The negotiation of most large international financings now includes a detailed discussion of who bears the risk of FATCA legislation. People will still want money from large American banks for decades to come. As we move farther down the scale though, individual businessmen (laid off Swiss bankers, perhaps?) have already started asking themselves questions. “Can I sell my goods to Europe instead of the US so I can avoid this payment uncertainty? If I let an American investor into my business, will that make me vulnerable to this FATCA garbage?” This effect will not be immediately obvious, but it will make a mark.
The future of the world is global. Massive corporations, small investors, and individual employees are all stepping out onto the global stage. The large money contracts are all made at the top end by banks and oil companies. The US will not suffer in those sectors for some time. But the thousands, or millions of smaller transactions are just as important for innovation, and building an understanding of the world beyond a nation’s borders. Banana Republic Russia has big banks and oil companies. It is the thousands of smaller companies that make the US a world class economy. FATCA hurts those companies.
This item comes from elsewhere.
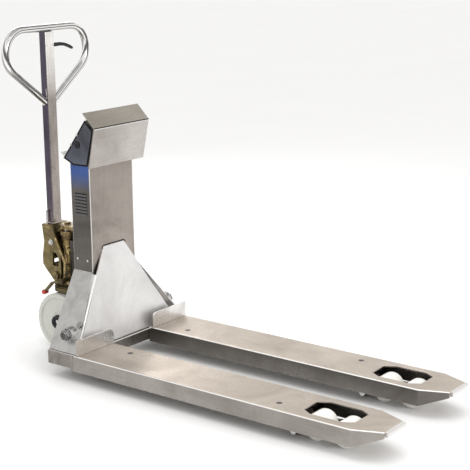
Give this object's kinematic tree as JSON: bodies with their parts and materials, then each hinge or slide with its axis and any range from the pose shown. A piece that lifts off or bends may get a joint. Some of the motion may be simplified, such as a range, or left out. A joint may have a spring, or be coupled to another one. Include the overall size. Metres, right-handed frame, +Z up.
{
  "type": "pallet jack",
  "caption": "Stainless hand pallet jack with weighing forks: brushed forks, column with tilted indicator, tall looped tiller, hydraulic pump and nylon wheels.",
  "frame": {"origin": "on the floor under the middle of the overall length and width, forks lowered", "axes": "+X along the forks to their tips, +Y to the left seen from the tiller, +Z up"},
  "size_m": [1.5164, 0.55, 1.115],
  "materials": {
    "brushed_stainless": "brushed stainless sheet",
    "inner_stainless": "plain stainless plate and bar",
    "dark_cheek": "dark satin side cover",
    "bright_fasteners": "machined stainless",
    "yellow_zinc": "yellow passivated zinc plating",
    "tank_steel": "satin steel",
    "chrome_bar": "polished",
    "white_nylon": "turned nylon",
    "black_plastic": "moulded black",
    "dark_label": "printed plate with plain bands",
    "display_glass": "tinted window",
    "red_plastic": "dipped red"
  },
  "bodies": {
    "chassis": {"right_fork_shell": "brushed_stainless", "left_fork_shell": "brushed_stainless", "fork_nose_bars": "brushed_stainless", "deck_screws": "bright_fasteners", "load_cells": "inner_stainless", "right_inner_fork": "inner_stainless", "left_inner_fork": "inner_stainless", "arm_pivot_pins": "bright_fasteners", "load_stops": "brushed_stainless", "crossbeam": "brushed_stainless", "right_side_plate": "brushed_stainless", "left_side_plate": "brushed_stainless", "frame_front_plate": "brushed_stainless", "column": "brushed_stainless", "ram_bracket": "yellow_zinc", "ram": "chrome_bar", "data_plate": "dark_label", "trunnion_shaft": "bright_fasteners", "side_fasteners": "bright_fasteners", "indicator_hood": "brushed_stainless", "indicator_case": "brushed_stainless", "cheek_plates": "dark_cheek", "side_socket": "black_plastic", "cover_screws": "bright_fasteners", "display_panel": "brushed_stainless", "display_window": "display_glass"},
    "power_key": {"power_key": "black_plastic"},
    "zero_key": {"zero_key": "black_plastic"},
    "tare_key": {"tare_key": "black_plastic"},
    "bell_crank": {"bell_crank": "inner_stainless"},
    "right_push_rod": {"right_push_rod": "inner_stainless"},
    "left_push_rod": {"left_push_rod": "inner_stainless"},
    "right_roller_arm": {"right_roller_arm": "inner_stainless"},
    "left_roller_arm": {"left_roller_arm": "inner_stainless"},
    "right_bogie": {"right_bogie": "inner_stainless"},
    "left_bogie": {"left_bogie": "inner_stainless"},
    "right_rear_roller": {"right_rear_roller": "white_nylon"},
    "right_front_roller": {"right_front_roller": "white_nylon"},
    "left_rear_roller": {"left_rear_roller": "white_nylon"},
    "left_front_roller": {"left_front_roller": "white_nylon"},
    "thrust_ring": {"thrust_ring": "yellow_zinc"},
    "pump_unit": {"wheel_carrier": "yellow_zinc", "steer_axle": "bright_fasteners", "pump_body": "yellow_zinc", "pump_cylinder": "yellow_zinc", "oil_reservoir": "tank_steel", "plunger_spring": "chrome_bar"},
    "right_wheel": {"right_steer_wheel": "white_nylon", "right_wheel_hub": "black_plastic"},
    "left_wheel": {"left_steer_wheel": "white_nylon", "left_wheel_hub": "black_plastic"},
    "plunger": {"pump_plunger": "chrome_bar"},
    "tiller": {"tiller_yoke": "yellow_zinc", "pump_cam": "yellow_zinc", "tiller_tube": "tank_steel", "handle_loop": "chrome_bar", "release_chain": "chrome_bar"},
    "control_lever": {"control_lever": "black_plastic"},
    "release_pedal": {"release_pedal": "yellow_zinc", "pedal_cap": "red_plastic"}
  },
  "joints": [
    {"name": "lift", "type": "slide", "parent": "chassis", "child": "thrust_ring", "axis": [0, 0, -1], "range_m": [0, 0.105]},
    {"name": "steering", "type": "hinge", "parent": "thrust_ring", "child": "pump_unit", "pos_m": [-0.65825, 0, 0.2177], "axis": [0, 0, 1], "range_deg": [-90, 90]},
    {"name": "right_wheel_spin", "type": "hinge", "parent": "pump_unit", "child": "right_wheel", "pos_m": [-0.65825, -0.04, 0.1], "axis": [0, 1, 0], "continuous": true},
    {"name": "left_wheel_spin", "type": "hinge", "parent": "pump_unit", "child": "left_wheel", "pos_m": [-0.65825, 0.04, 0.1], "axis": [0, 1, 0], "continuous": true},
    {"name": "tiller_tilt", "type": "hinge", "parent": "pump_unit", "child": "tiller", "pos_m": [-0.68225, 0, 0.258], "axis": [0, -1, 0], "range_deg": [0, 75], "stiffness_Nm_per_rad": 14, "springref_deg": -60.16},
    {"name": "plunger_stroke", "type": "slide", "parent": "pump_unit", "child": "plunger", "axis": [0, 0, -1], "range_m": [0, 0.01098], "deforming": ["plunger_spring"]},
    {"name": "control_lever", "type": "hinge", "parent": "tiller", "child": "control_lever", "pos_m": [-0.72125, 0.0126, 1.0465], "axis": [1, 0, 0], "range_deg": [-8, 14], "stiffness_Nm_per_rad": 6},
    {"name": "release_pedal", "type": "hinge", "parent": "pump_unit", "child": "release_pedal", "pos_m": [-0.63625, -0.058, 0.248], "axis": [0, -1, 0], "range_deg": [-1.25, 2.15]},
    {"name": "crank_turn", "type": "hinge", "parent": "chassis", "child": "bell_crank", "pos_m": [-0.43425, 0, 0.146], "axis": [0, -1, 0], "range_deg": [0, 39.88]},
    {"name": "right_rod_slide", "type": "slide", "parent": "chassis", "child": "right_push_rod", "axis": [1, 0, 0], "range_m": [0, 0.05222]},
    {"name": "right_arm_turn", "type": "hinge", "parent": "chassis", "child": "right_roller_arm", "pos_m": [0.44975, -0.1875, 0.022], "axis": [0, 1, 0], "range_deg": [0, 60.65]},
    {"name": "right_bogie_turn", "type": "hinge", "parent": "right_roller_arm", "child": "right_bogie", "pos_m": [0.55975, -0.1875, 0.04], "axis": [0, -1, 0], "range_deg": [0, 60.65]},
    {"name": "right_rear_roller_spin", "type": "hinge", "parent": "right_bogie", "child": "right_rear_roller", "pos_m": [0.51175, -0.1875, 0.04], "axis": [0, 1, 0], "continuous": true},
    {"name": "right_front_roller_spin", "type": "hinge", "parent": "right_bogie", "child": "right_front_roller", "pos_m": [0.60775, -0.1875, 0.04], "axis": [0, 1, 0], "continuous": true},
    {"name": "left_rod_slide", "type": "slide", "parent": "chassis", "child": "left_push_rod", "axis": [1, 0, 0], "range_m": [0, 0.05222]},
    {"name": "left_arm_turn", "type": "hinge", "parent": "chassis", "child": "left_roller_arm", "pos_m": [0.44975, 0.1875, 0.022], "axis": [0, 1, 0], "range_deg": [0, 60.65]},
    {"name": "left_bogie_turn", "type": "hinge", "parent": "left_roller_arm", "child": "left_bogie", "pos_m": [0.55975, 0.1875, 0.04], "axis": [0, -1, 0], "range_deg": [0, 60.65]},
    {"name": "left_rear_roller_spin", "type": "hinge", "parent": "left_bogie", "child": "left_rear_roller", "pos_m": [0.51175, 0.1875, 0.04], "axis": [0, 1, 0], "continuous": true},
    {"name": "left_front_roller_spin", "type": "hinge", "parent": "left_bogie", "child": "left_front_roller", "pos_m": [0.60775, 0.1875, 0.04], "axis": [0, 1, 0], "continuous": true},
    {"name": "power_key_press", "type": "slide", "parent": "chassis", "child": "power_key", "axis": [0.7956, 0, -0.6059], "range_m": [0, 0.0015], "stiffness_N_per_m": 400, "springref_m": -0.001},
    {"name": "zero_key_press", "type": "slide", "parent": "chassis", "child": "zero_key", "axis": [0.7956, 0, -0.6059], "range_m": [0, 0.0015], "stiffness_N_per_m": 400, "springref_m": -0.001},
    {"name": "tare_key_press", "type": "slide", "parent": "chassis", "child": "tare_key", "axis": [0.7956, 0, -0.6059], "range_m": [0, 0.0015], "stiffness_N_per_m": 400, "springref_m": -0.001}
  ],
  "couplings": [
    {"joint": "plunger_stroke", "follows": "tiller_tilt", "m_per_rad": 0.0083711},
    {"joint": "release_pedal", "follows": "control_lever", "ratio": 0.15},
    {"joint": "crank_turn", "follows": "lift", "rad_per_m": 6.6209},
    {"joint": "right_rod_slide", "follows": "lift", "ratio": 0.49688},
    {"joint": "right_arm_turn", "follows": "lift", "rad_per_m": 10.073},
    {"joint": "right_bogie_turn", "follows": "lift", "rad_per_m": 10.073},
    {"joint": "left_rod_slide", "follows": "lift", "ratio": 0.49688},
    {"joint": "left_arm_turn", "follows": "lift", "rad_per_m": 10.073},
    {"joint": "left_bogie_turn", "follows": "lift", "rad_per_m": 10.073}
  ]
}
The US is the only developed country that taxes its citizens abroad. People make much of the fact that the US does not start taxing its ex-pat citizens on the first $92,000 of income. Folks making that much should have the wherewithal to pay taxes to two countries, the argument goes. They might be able to, but they won’t for long. They will simply move back to the US, where they don’t have to deal with double taxation. Americans will found businesses at home instead of abroad. The opportunities of a globalized world will start to go to other countries.
Americans won’t want to build careers or businesses overseas. They will do a semester abroad, or maybe do a drunken year teaching English in their early 20s. As an ex-pat myself, I have often noted that international travel is wasted on the young. A college student barely knows his own country, how can he learn about another? As a country we will do less and less business with the world outside, and know less and less about it. This may seem a bit over-dramatic, but it is already happening.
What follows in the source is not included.